Certain Chatham Funds hold an aggregate principal amount of $268.4 million of 6.875% Senior Secured Junior Lien Notes due 2031 (the “2031 Notes”) issued pursuant to an Indenture, dated as of December 18, 2018 (as amended, the “Indenture”), by and among the Issuer, certain subsidiaries of the Issuer party thereto as guarantors and The Bank of New York Mellon, as trustee and collateral agent, as supplemented by the First Supplemental Indenture, dated as of March 15, 2019, and the Second Supplemental Indenture, dated as of March 15, 2019. The Issuer issued an aggregate principal amount of $193.5 million of the 2031 Notes on December 18, 2018 in exchange for an equal principal amount of the $193.5 million term loan maturing on July 15, 2031 issued pursuant to the Junior Term Loan Agreement (the “Tranche B Term Loan”), and as a result, the Tranche B Term Loan has been fully extinguished. On March 15, 2019, the Issuer issued an aggregate principal amount of $75.0 million of the 2031 Notes in exchange for an equal principal amount of the Issuer’s 6.875% Debentures due March 15, 2029. The terms of the 2031 Notes and the Indenture are described in greater detail in the Form 8-K filed by the Issuer on December 18, 2018 and the Form 8-K filed March 18, 2019, both of which are incorporated by reference into this Item 6.

 

In addition, the Chatham Funds are currently party to certain credit default swap arrangements, both as buyer counterparties and as seller counterparties, pursuant to which the buyer counterparty is obligated to make a periodic stream of payments over the term of the contract in return for a contingent payment from the seller counterparty upon the occurrence of a credit event with respect to referenced debt securities of the Issuer.

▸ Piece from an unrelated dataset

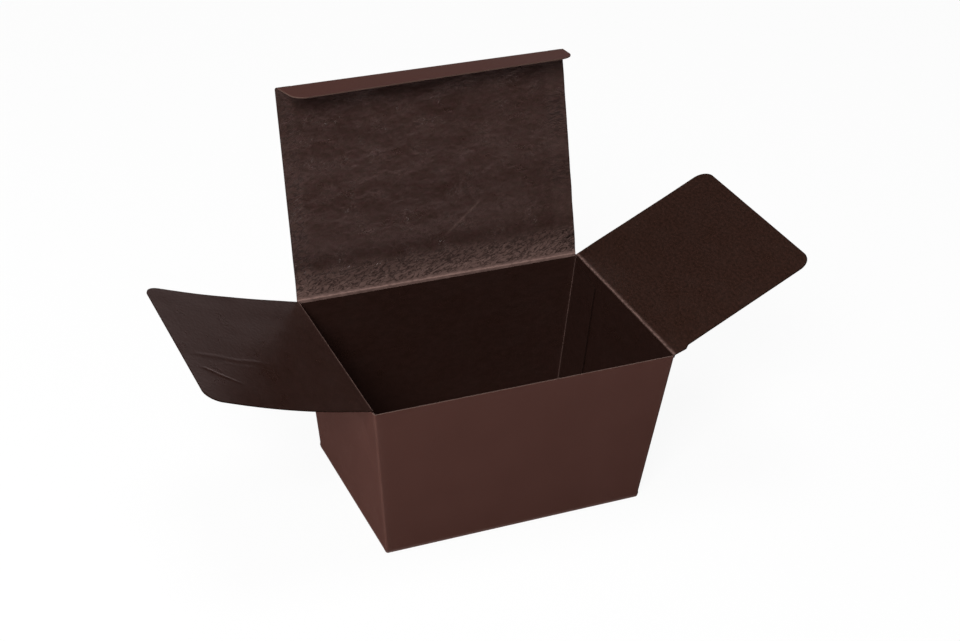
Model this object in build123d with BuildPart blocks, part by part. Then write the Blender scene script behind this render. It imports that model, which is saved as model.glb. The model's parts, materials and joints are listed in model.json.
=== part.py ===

Except as set forth in this Item 6, the Reporting Persons do not have any contract, arrangement, understanding or relationship with any person with respect to the Common Stock of the Issuer.

 Item 7.     Material to be Filed as Exhibits.

Item 7 of the prior Schedule 13D is hereby amended by adding the following:

 Exhibit A: Joint Filing Agreement, dated June 25, 2018, signed by each of the Reporting Persons (incorporated by reference to Exhibit A to the Schedule 13D filed by the Issuer with the Securities and Exchange Commission on June 27, 2018).

Exhibit B: Indenture dated July 16, 2018 relating to the 9.000% Senior Secured Notes due 2026 (incorporated by reference to Exhibit 10.4 to the Quarterly Report on Form 10-Q filed by the Issuer on August 9, 2018).

Exhibit C: Junior Lien Term Loan Credit Agreement, dated July 16, 2018 (incorporated by reference to Exhibit 10.6 to the Quarterly Report on Form 10-Q filed by the Issuer on August 9, 2018).

Exhibit D: Indenture dated December 18, 2018 relating to the 6.875% Senior Secured Junior Lien Notes due 2031 (incorporated by reference to Exhibit 4.1 to the Current Report on Form 8-K filed by the Issuer on December 18, 2018).

Exhibit E: First Supplemental Indenture and Second Supplemental Indenture dated March 15, 2019 relating to the 6.875% Senior Secured Junior Lien Notes due 2031 (incorporated by reference to Exhibit 4.1 and 4.2 to the Current Report on Form 8-K filed by the Issuer on March 15, 2019).

 

 

 Signature

 

After reasonable inquiry and to the best of my knowledge and belief, I certify that the information set forth in this statement is true, complete and correct.

  April 4, 2019  
     
  CHATHAM ASSET MANAGEMENT, LLC*  
     

 

  By:   /s/ Anthony Melchiorre  

 

    Name: Anthony Melchiorre  
    Title: Managing Member  
         
     

 

  CHATHAM ASSET HIGH YIELD MASTER FUND, LTD.  
     
  By: Chatham Asset Management, LLC, its Investment Manager  
     
     

 

  By:   /s/ Anthony Melchiorre  

 

    Name: Anthony Melchiorre  
    Title: Managing Member  
         
     
     
  /s/   Anthony Melchiorre*  
         Anthony Melchiorre  
     

 

* This reporting person disclaims beneficial ownership of these reported securities except to the extent of its pecuniary interest therein, and this report shall not be deemed an admission that any such person is the beneficial owner of these securities for purposes of Section 16 of the U.S. Securities Exchange Act of 1934, as amended, or for any other purpose.

 

 

Attention:  Intentional misstatements or omissions of fact constitute
Federal criminal violations (see 18 U.S.C. 1001).